The island was the site of the Battle of Iwo Jima in World War II 1945 , and as a result, remained occupied by the United States until 1968. It was on Mount Suribachi that one of the more famous World War II photographs was taken on February 23, 1945 by Joe Rosenthal.

IwoJimaFlag
The American flag pictured in 'Raising the Flag on Iwo Jima' by Joe Rosenthal. Damage to the flag is from high winds at the peak of Mount Suribachi

Major industries have included sulfur mining and sugar refining, but the island is presently uninhabited, and access requires special permission. The island is administered by the Tokyo Metropolitan Government.

Iwo Jima is not, and never was, a very beautiful island. The island smells of sulfur, and there is very little vegetation. (Additionally, there is still live ordnance on various parts of the island.) The only habitation on the island is a Japanese naval base.

Geography and Geology

Iwo jima location map
The island of Iwo Jima is located 650 miles south of Tokyo

Only the northern part of Iwo Jima has soil permitting some gardening. Vegetables, sugar cane, and dry grains have been raised for local consumption. One of the most serious impediments to large-scale settlement of the island is the total absence of any source of fresh water, such as a lake or a river. Since the island also lacks wells, water has to be obtained from rain carefully collected in concrete cisterns.

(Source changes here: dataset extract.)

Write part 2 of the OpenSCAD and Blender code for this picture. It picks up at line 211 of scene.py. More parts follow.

While the northern part of the island is barren but habitable, the southern half of Iwo Jima is essentially uninhabitable. Near the narrow southern tip of the island stands Mount Suribachi. Mount Suribachi is a dormant volcanic cone, which rises to an elevation of about 550 feet (168 m) above sea level.

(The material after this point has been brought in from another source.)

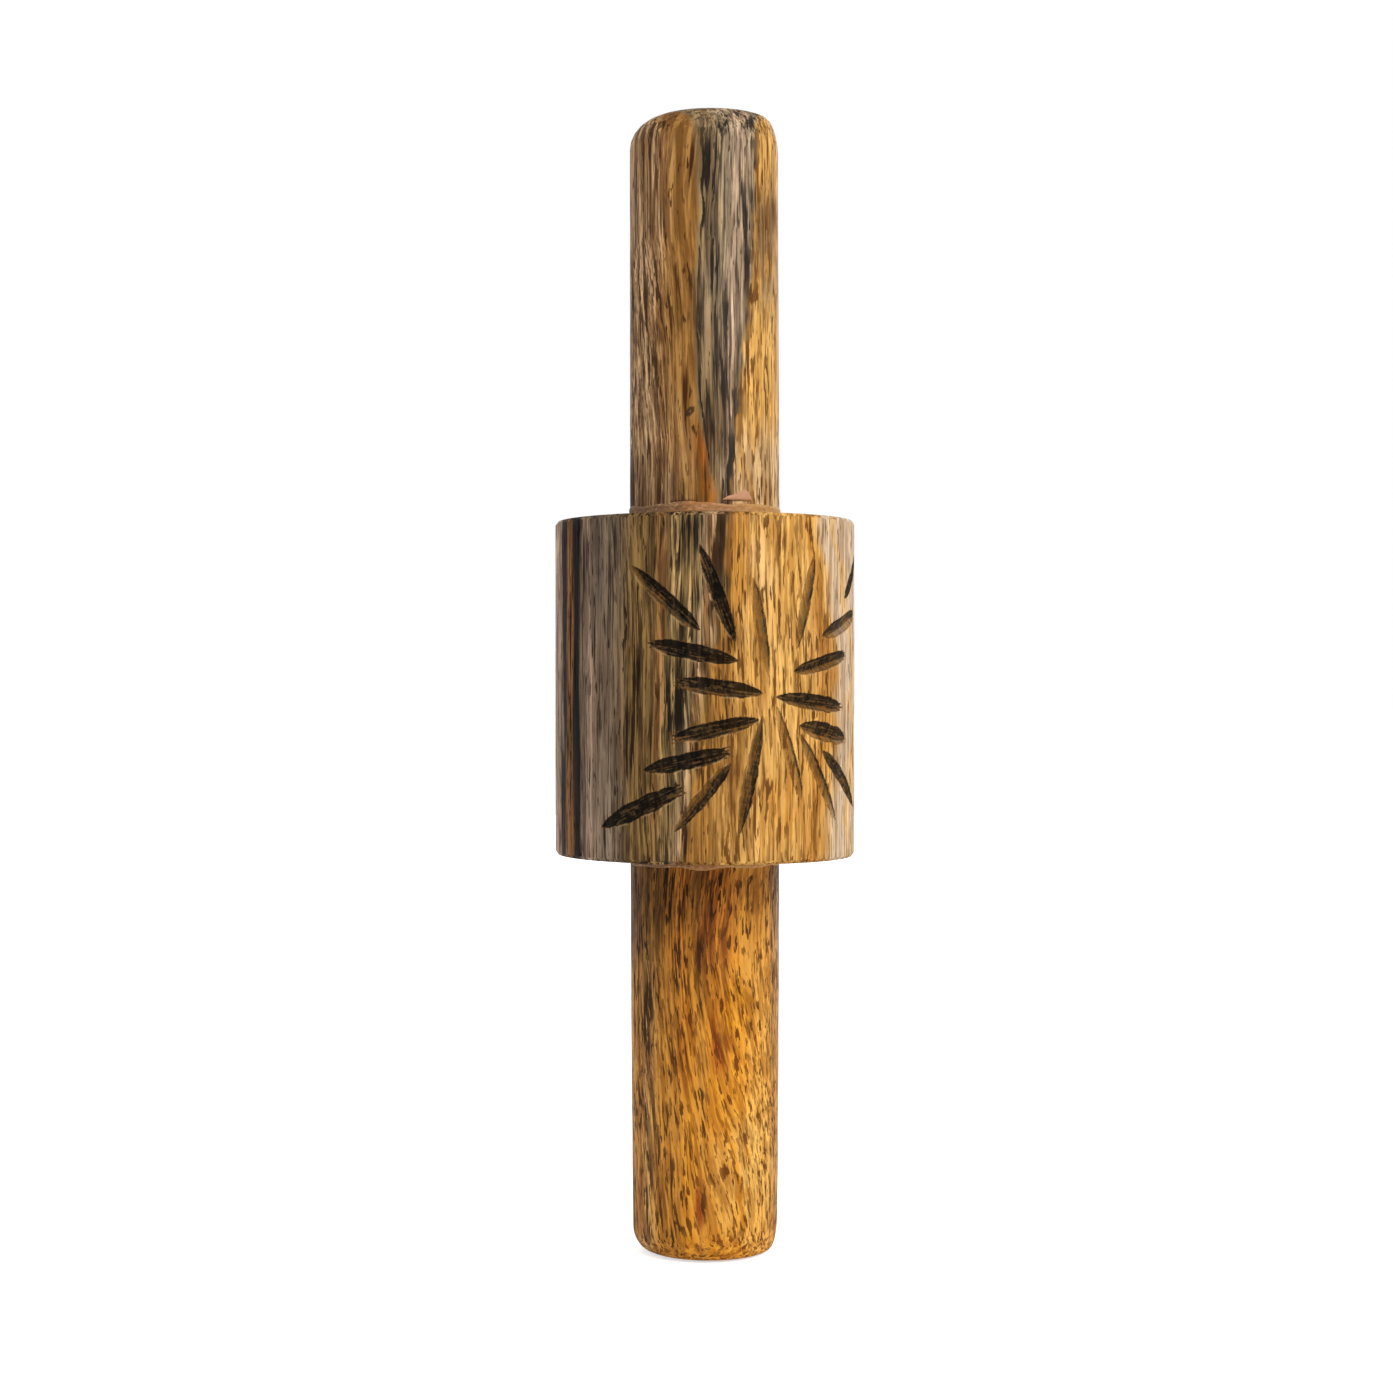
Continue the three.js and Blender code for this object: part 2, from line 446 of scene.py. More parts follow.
def drum_outline():
    side_radius = DRUM_RADIUS - RIM
    return np.concatenate([
        line((BORE_RADIUS, DRUM_TOP), (BORE_RADIUS, DRUM_BOTTOM), 4),
        line((BORE_RADIUS, DRUM_BOTTOM), (side_radius, DRUM_BOTTOM), 9),
        corner((side_radius, DRUM_BOTTOM + RIM), (RIM, RIM), -90, 0, 1),
        line((DRUM_RADIUS, DRUM_BOTTOM + RIM), (DRUM_RADIUS, DRUM_TOP - RIM), 45),
        corner((side_radius, DRUM_TOP - RIM), (RIM, RIM), 0, 90, 1),
        line((side_radius, DRUM_TOP), (BORE_RADIUS, DRUM_TOP), 9),
    ])


def drum_layers(across, facing, height):
    border = np.interp(height, *BORDER) + 0.25 * Wobble(BORDER_SEED, (9.0,), 4)(height)
    arch = np.interp(height, *ARCH) + 0.25 * Wobble(ARCH_SEED, (12.0,), 4)(height)
    arch *= smooth(across, 10, 17)
    bowed = across + arch - DRUM_BOW * np.minimum(facing, 0) ** 2
    left, right = -DRUM_RADIUS - 2, DRUM_RADIUS + 1
    return stretched(bowed, [(left, left), (-9.0, -9.0), (border, 3.2), (right, right)])


def drum_shape(bearing, radius, height, across, depth):
    """The turned and carved drum: slightly uneven, with rims that dip on one side."""
    out = smooth(radius, DRUM_RADIUS - RIM - 0.1, DRUM_RADIUS)
    turning = Wobble(DRUM_TURNING_SEED, (14.0, 25.0))(bearing * DRUM_RADIUS, height)
    shallow = 0.02 * (1 + turning / 2)
    left = (1 - across / DRUM_RADIUS) / 2
    upper_dip = UPPER_DIP * left * smooth(height, DRUM_TOP - DIP_REACH, DRUM_TOP)
    lower_dip = LOWER_DIP * (1 - left) * smooth(height, DRUM_BOTTOM + DIP_REACH, DRUM_BOTTOM)
    return radius - out * (depth + SET_IN + shallow), height - upper_dip - lower_dip, out


def build_drum(material):
    outline = drum_outline()
    centres = cell_centres(DRUM_COLUMNS, outline, True)
    on_side = outline[:, 0] > DRUM_RADIUS - 0.01
    fine = near_a_cut(*centres) & on_side[None, :]
    bearing, row, faces = turned_grid(DRUM_COLUMNS, outline, True, fine)
    radius, height = outline[row, 0], outline[row, 1]
    across, facing = from_front(bearing, radius)
    depth, stain, lip_highlight, tool = carve(bearing, height)
    shaped_radius, shaped_height, out = drum_shape(bearing, radius, height, across, depth)
    # A painted highlight along the drum's top rim.
    rim_highlight = 0.8 * bump_at(height, DRUM_TOP - 0.15, 0.22)
    fields = {
        "layer": drum_layers(across, facing, height),
        "grain": np.stack([across + 0.012 * height, facing, height], 1),
        # The cuts' stain, together with the painted highlight and shadow on their walls.
        "stain": stain * out,
        # Painted highlights along the cuts' lit lips and the top rim.
        "lip_highlight": np.maximum(lip_highlight, rim_highlight) * out,
        "tool": tool,
    }
    points = place(bearing, shaped_radius, shaped_height)
    make_piece("drum_surface", points, faces, fields, material, "carved_drum")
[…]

Iwo Jima is volcanic in origin and in fact is a mostly undersea caldera formed from violent eruptions sometimes in the ancient past. It is the presence of a magma chamber not far beneath the surface that is responsible for the hot ground and sulfur smell (hydrogen sulfide and sulfur are both very common products of volcanic and geothermal activity).

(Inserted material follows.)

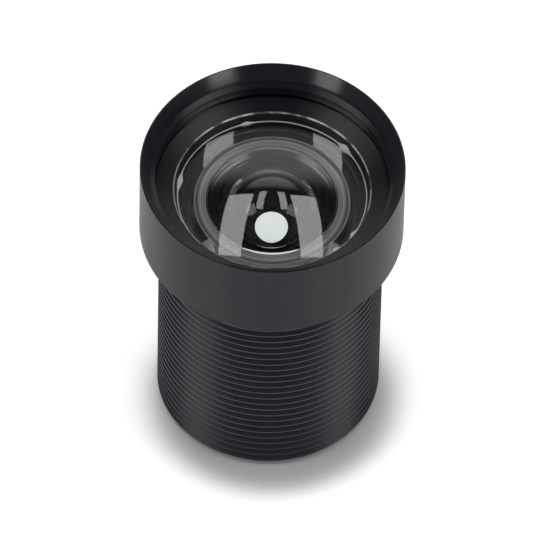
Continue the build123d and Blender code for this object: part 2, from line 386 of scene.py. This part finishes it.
def cap_profile(rim_height, curve, clear_radius, segments=56):
    """Points of a spherical face from the axis out to its rim, its vertex above the rim if convex."""
    vertex = rim_height + cap_height(curve, clear_radius)
    radii = [clear_radius * i / segments for i in range(1, segments + 1)]
    return [(0, vertex)] + [(r, vertex - cap_height(curve, r)) for r in radii]


def upside_down(rim_height, points):
    """The same profile mirrored about the height of its rim and walked from the rim to the axis."""
    return [(r, 2 * rim_height - z) for r, z in reversed(points)]


def rounded_edge(start, corner, end, segments=8):
    """Points of a polished rounding that leaves one face at start and meets the next at end."""
    points = []
    for i in range(segments + 1):
        t = i / segments
        shares = ((1 - t) ** 2, 2 * t * (1 - t), t**2)
        weighted = list(zip(shares, (start, corner, end)))
        points.append(tuple(sum(share * point[axis] for share, point in weighted) for axis in (0, 1)))
    return points


def turned_shell(outlines, steps=TURNING_STEPS):
    """A bmesh of outlines spun round the axis; each is a list of points and whether it closes."""
    shell = bmesh.new()
    for points, closes in outlines:
        verts = [shell.verts.new((r * MM, 0, z * MM)) for r, z in points]
        pairs = list(zip(verts, verts[1:]))
        if closes:
            pairs.append((verts[-1], verts[0]))
        edges = [shell.edges.new(pair) for pair in pairs]
        bmesh.ops.spin(shell, geom=verts + edges, cent=(0, 0, 0), axis=AXIS, angle=2 * math.pi,
                       steps=steps, use_merge=True)
    bmesh.ops.remove_doubles(shell, verts=shell.verts, dist=1e-7)
    return shell


def finished(shell, name, material, replaces=(), sharp=20):
    """Turn a bmesh into a smooth-shaded piece, with its finish and its place in the frame."""
    bmesh.ops.recalc_face_normals(shell, faces=shell.faces)
    for face in shell.faces:
        face.smooth = True
    mesh = bpy.data.meshes.new(name)
    shell.to_mesh(mesh)
    shell.free()
    mesh.set_sharp_from_angle(angle=math.radians(sharp))
    mesh.materials.append(material)
    piece = bpy.data.objects.new(name, mesh)
    bpy.context.scene.collection.objects.link(piece)
    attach(piece, "root")
    if replaces:
        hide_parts(*replaces)
    return piece


def thread_band(outer, inner, pitch, low, high, steps=TURNING_STEPS):
    """A helical thread between two radii, cut flat at both ends."""
    crest, flank = thread_crest_share * pitch, thread_flank_share * pitch
    start = low - 2 * pitch
    section = [
        (outer, 0),
        (outer, crest),
        (inner, crest + flank),
        (inner, pitch - flank),
        (outer, pitch),
    ]
    band = bmesh.new()
    verts = [band.verts.new((r * MM, 0, (start + z) * MM)) for r, z in section]
    edges = [band.edges.new(pair) for pair in zip(verts, verts[1:])]
    bmesh.ops.spin(band, geom=verts + edges, cent=(0, 0, 0), axis=AXIS, angle=2 * math.pi,
                   dvec=(0, 0, pitch * MM / steps), steps=steps)
    turns = 1
    while turns * pitch < high - low + 4 * pitch:
        copy = bmesh.ops.duplicate(band, geom=band.verts[:] + band.edges[:] + band.faces[:])
        moved = [item for item in copy["geom"] if isinstance(item, bmesh.types.BMVert)]
        bmesh.ops.translate(band, verts=moved, vec=(0, 0, turns * pitch * MM))
        turns *= 2
    bmesh.ops.remove_doubles(band, verts=band.verts, dist=1e-6)
    for height, normal in ((low, (0, 0, -1)), (high, AXIS)):
        everything = band.verts[:] + band.edges[:] + band.faces[:]
        bmesh.ops.bisect_plane(band, geom=everything, plane_co=(0, 0, height * MM), plane_no=normal,
                               clear_outer=True, dist=1e-7)
    return band


def limit_radius(shell, limit):
    """Cut a turned surface back, or bore it out, to the radius that limit gives."""
    for vert in shell.verts:
        radius = math.hypot(vert.co.x, vert.co.y)
        factor = limit(vert.co.z / MM, radius / MM) * MM / radius
        vert.co.x *= factor
        vert.co.y *= factor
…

There have been a number of historic volcanic eruptions, mostly small phreatic (steam-generated) eruptions and some of them were submarine eruptions. The most recent eruption was in 2001. The cone of Suribachi, however, has not been historically active.

Iwo Jima has undergone dramatic uplift over the last 700 years, likely because of an expanding magma chamber underneath. A shoreline surveyed by Captain James Cook in 1779 is now over 131 feet (40 metres) above sea level.

Ecology

The desolation of the island is further accentuated by the sparse vegetation and absence of native animals. In 1944, the only resident vertebrates on Iwo were in fact Japanese forces and whatever rats were accidentally introduced with supplies; the single endemic bird, a subspecies of the White-browed Crake, had gone extinct in the 1920s following the extension of the mining operations.